Il se déduit de ces éléments que les obligations de paiement des avances en comptes courants incombant aux sociétés NJJ presse et Le Nouveau Monde et l’obligation de transférer la propriété des titres Berlys media pesant sur M. [S] puis M. [E] ne sont ni concomitantes ni réciproques, peu important que M. [E] soit le bénéficiaire final des paiements opérés par les sociétés NJJ presse et Le Nouveau Monde ou qu’il ait stipulé en faveur de la société Berlys media, qui n’est pas partie au pacte d’associés comme cela ressort des mentions figurant en page 3 du pacte d’associés.

Par ailleurs, s’il a été jugé précédemment que les promesses de vente ne sont pas caduques de sorte que M. [E] ne peut valablement s’opposer aux cessions des titres Berlys Media qu’il détient aux sociétés NJJ presse et Le Nouveau Monde, il a également été précédemment jugé que ces cessions doivent être réalisées au prix déterminé à dire d’expert conformément à l’article 13.10 du pacte d’associés.
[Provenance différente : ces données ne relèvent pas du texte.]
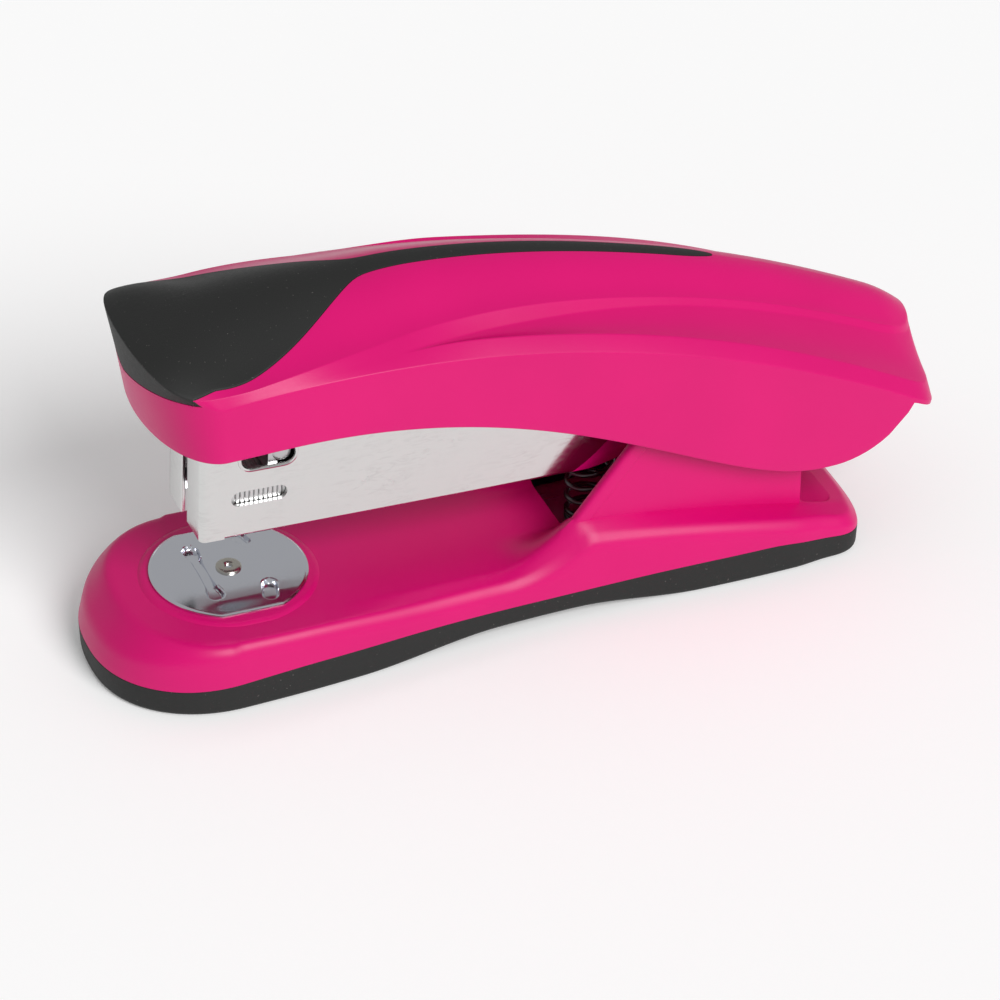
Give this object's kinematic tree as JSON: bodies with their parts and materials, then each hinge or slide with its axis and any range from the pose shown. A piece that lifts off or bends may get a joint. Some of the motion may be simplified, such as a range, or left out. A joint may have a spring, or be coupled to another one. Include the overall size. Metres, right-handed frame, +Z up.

Il s’ensuit en tout état de cause, que, d’une part, les obligations auxquelles est tenu M. [E] de réaliser les cessions et de transférer la propriété des titres Berlys media ne sont pas exigibles de sorte que l’exception d’inexécution n’est pas opposable et, que, d’autre part, le refus de M. [E] d’exécuter ses obligations aux conditions de prix arrêtées par les sociétés NJJ presse et Le Nouveau Monde ne constitue pas une inexécution par M. [E] de ses obligations d’une particulière gravité justifiant que les sociétés NJJ presse et Le Nouveau Monde n’exécutent pas leur propre obligation.

Il s’ensuit que les sociétés NJJ presse et Le Nouveau Monde ne sont pas fondées à invoquer l’exception d’inexécution et à différer les paiements dus à la société Berlys media au jour de la réalisation des cessions de titres Berlys media. Le jugement sera en conséquence infirmé sur ce point et les sociétés NJJ presse et Le Nouveau Monde condamnées à verser, chacune, en comptes courants d’associés à la société Berlys media la somme de 2.570.302,89 euros avec intérêts au taux légal à compter du 22 décembre 2020, date de la mise en demeure.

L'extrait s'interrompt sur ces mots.